▶ [STATED GOAL]:
Select, from the material below, each line with "joints" in it.

▶ [MATERIAL PROVIDED]:
+-------+
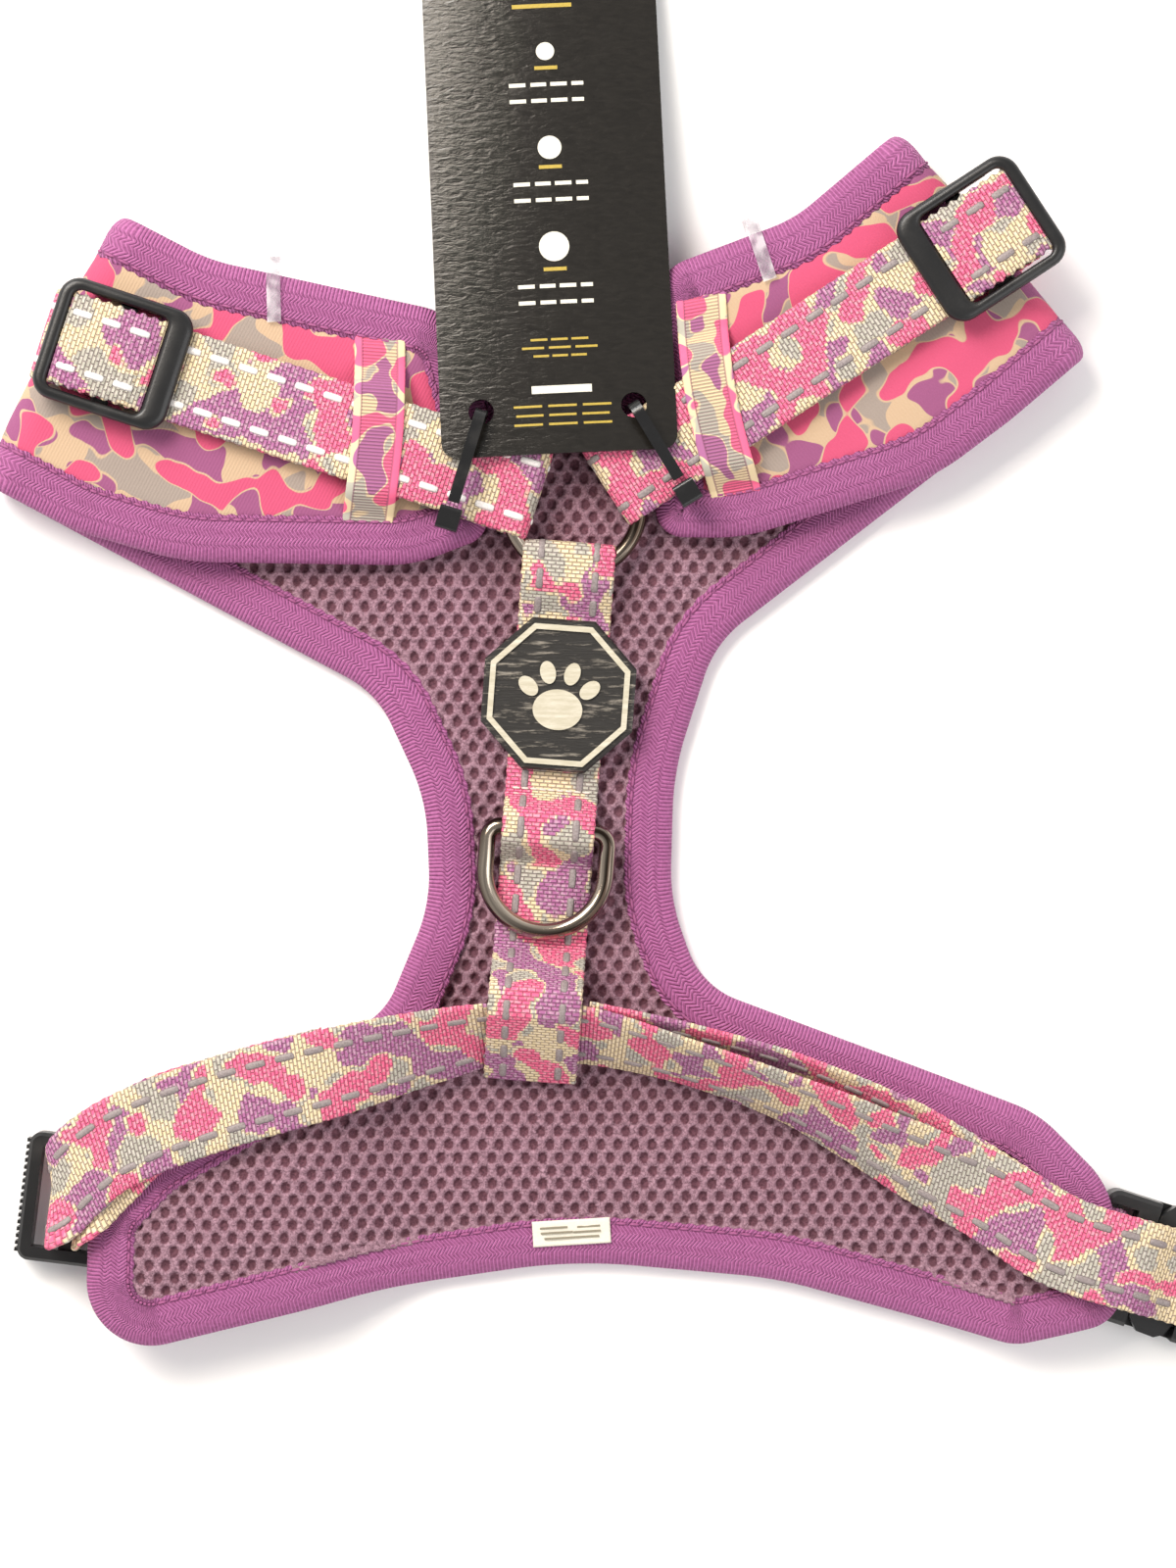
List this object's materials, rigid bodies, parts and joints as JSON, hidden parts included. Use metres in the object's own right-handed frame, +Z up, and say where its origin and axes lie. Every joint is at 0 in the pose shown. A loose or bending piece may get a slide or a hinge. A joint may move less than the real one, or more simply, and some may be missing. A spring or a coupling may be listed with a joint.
{
  "type": "no pull pet harness",
  "caption": "Padded chest harness for a small dog, folded flat, with neck straps on a round ring, a leash D-ring, and an adjustable girth strap with side-release buckles.",
  "frame": {"origin": "middle of the waist of the chest panel, on the surface the harness lies on", "axes": "+Y towards the neck and the hang tag, +X across the chest, +Z up off the surface"},
  "size_m": [0.2981, 0.3276, 0.0255],
  "materials": {
    "printed_fabric": "printed smooth polyester",
    "air_mesh": "matt knitted mesh",
    "binding_tape": "twill tape",
    "printed_webbing": "woven webbing with reflective stitches",
    "printed_elastic": "ribbed elastic",
    "nickel": "dark polished nickel",
    "black_plastic": "fine satin",
    "badge_rubber": "matt",
    "badge_print": "matt",
    "tag_card": "glossy coated",
    "tie_plastic": "smooth",
    "clear_film": "clear film",
    "label_cloth": "satin woven"
  },
  "bodies": {
    "harness": {"anchor_left": "printed_webbing", "anchor_right": "printed_webbing", "badge_base": "badge_rubber", "badge_relief": "badge_print", "buckle_female_left": "black_plastic", "buckle_female_right": "black_plastic", "care_label": "label_cloth", "chest_mesh": "air_mesh", "chest_shell": "printed_fabric", "clear_loop_left": "clear_film", "clear_loop_right": "clear_film", "edge_binding": "binding_tape", "girth_strap": "printed_webbing", "keeper_left": "printed_elastic", "keeper_right": "printed_elastic", "neck_strap_left": "printed_webbing", "neck_strap_right": "printed_webbing", "neck_strap_tail_left": "printed_webbing", "neck_strap_tail_right": "printed_webbing", "spine_strap": "printed_webbing", "tag_tie_left": "tie_plastic", "tag_tie_right": "tie_plastic"},
    "neck_ring": {"neck_ring": "nickel"},
    "leash_ring": {"leash_ring": "nickel"},
    "hang_tag": {"hang_tag": "tag_card"},
    "slider_left": {"slider_left": "black_plastic"},
    "buckle_male_left": {"buckle_male_left": "black_plastic"},
    "buckle_arm_upper_left": {"buckle_arm_upper_left": "black_plastic"},
    "buckle_arm_lower_left": {"buckle_arm_lower_left": "black_plastic"},
    "slider_right": {"slider_right": "black_plastic"},
    "buckle_male_right": {"buckle_male_right": "black_plastic"},
    "buckle_arm_upper_right": {"buckle_arm_upper_right": "black_plastic"},
    "buckle_arm_lower_right": {"buckle_arm_lower_right": "black_plastic"}
  },
  "joints": [
    {"name": "neck_ring_spin", "type": "hinge", "parent": "harness", "child": "neck_ring", "pos_m": [0.0052, 0.0774, 0.0112], "axis": [0, -0.1564, 0.9877], "continuous": true},
    {"name": "leash_ring_flip", "type": "hinge", "parent": "harness", "child": "leash_ring", "pos_m": [-0.00037, 0.00748, 0.0104], "axis": [-0.9972, 0.075, 0], "range_deg": [0, 150]},
    {"name": "slider_left_slide", "type": "slide", "parent": "harness", "child": "slider_left", "axis": [0.95, -0.3108, -0.031], "range_m": [0, 0.03], "deforming": ["neck_strap_tail_left"]},
    {"name": "buckle_left_release", "type": "slide", "parent": "harness", "child": "buckle_male_left", "axis": [-0.9925, 0.1219, 0], "range_m": [0, 0.026], "deforming": ["girth_strap", "buckle_arm_upper_left", "buckle_arm_lower_left"]},
    {"name": "buckle_left_upper_arm_squeeze", "type": "hinge", "parent": "buckle_male_left", "child": "buckle_arm_upper_left", "pos_m": [-0.09364, -0.0846, 0.0042], "axis": [0, 0, 1], "range_deg": [0, 8], "stiffness_Nm_per_rad": 0.02},
    {"name": "buckle_left_lower_arm_squeeze", "type": "hinge", "parent": "buckle_male_left", "child": "buckle_arm_lower_left", "pos_m": [-0.0913, -0.06555, 0.0042], "axis": [0, 0, -1], "range_deg": [0, 8], "stiffness_Nm_per_rad": 0.02},
    {"name": "slider_right_slide", "type": "slide", "parent": "harness", "child": "slider_right", "axis": [-0.8369, -0.5464, -0.0312], "range_m": [0, 0.03], "deforming": ["neck_strap_tail_right"]},
    {"name": "buckle_right_release", "type": "slide", "parent": "harness", "child": "buckle_male_right", "axis": [0.9511, -0.309, 0], "range_m": [0, 0.026], "deforming": ["girth_strap", "buckle_arm_upper_right", "buckle_arm_lower_right"]},
    {"name": "buckle_right_upper_arm_squeeze", "type": "hinge", "parent": "buckle_male_right", "child": "buckle_arm_upper_right", "pos_m": [0.15063, -0.08447, 0.0042], "axis": [0, 0, 1], "range_deg": [0, 8], "stiffness_Nm_per_rad": 0.02},
    {"name": "buckle_right_lower_arm_squeeze", "type": "hinge", "parent": "buckle_male_right", "child": "buckle_arm_lower_right", "pos_m": [0.1447, -0.10273, 0.0042], "axis": [0, 0, -1], "range_deg": [0, 8], "stiffness_Nm_per_rad": 0.02},
    {"name": "hang_tag_lift", "type": "hinge", "parent": "harness", "child": "hang_tag", "pos_m": [0.0022, 0.0884, 0.018], "axis": [0.9989, 0.0471, 0], "range_deg": [0, 12]}
  ],
  "couplings": [
    {"joint": "buckle_left_lower_arm_squeeze", "follows": "buckle_left_upper_arm_squeeze", "ratio": 1},
    {"joint": "buckle_right_lower_arm_squeeze", "follows": "buckle_right_upper_arm_squeeze", "ratio": 1}
  ]
}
+-------+
▶ [CORRECT OUTPUT]:
List this object's materials, rigid bodies, parts and joints as JSON, hidden parts included. Use metres in the object's own right-handed frame, +Z up, and say where its origin and axes lie. Every joint is at 0 in the pose shown. A loose or bending piece may get a slide or a hinge. A joint may move less than the real one, or more simply, and some may be missing. A spring or a coupling may be listed with a joint.
  "joints": [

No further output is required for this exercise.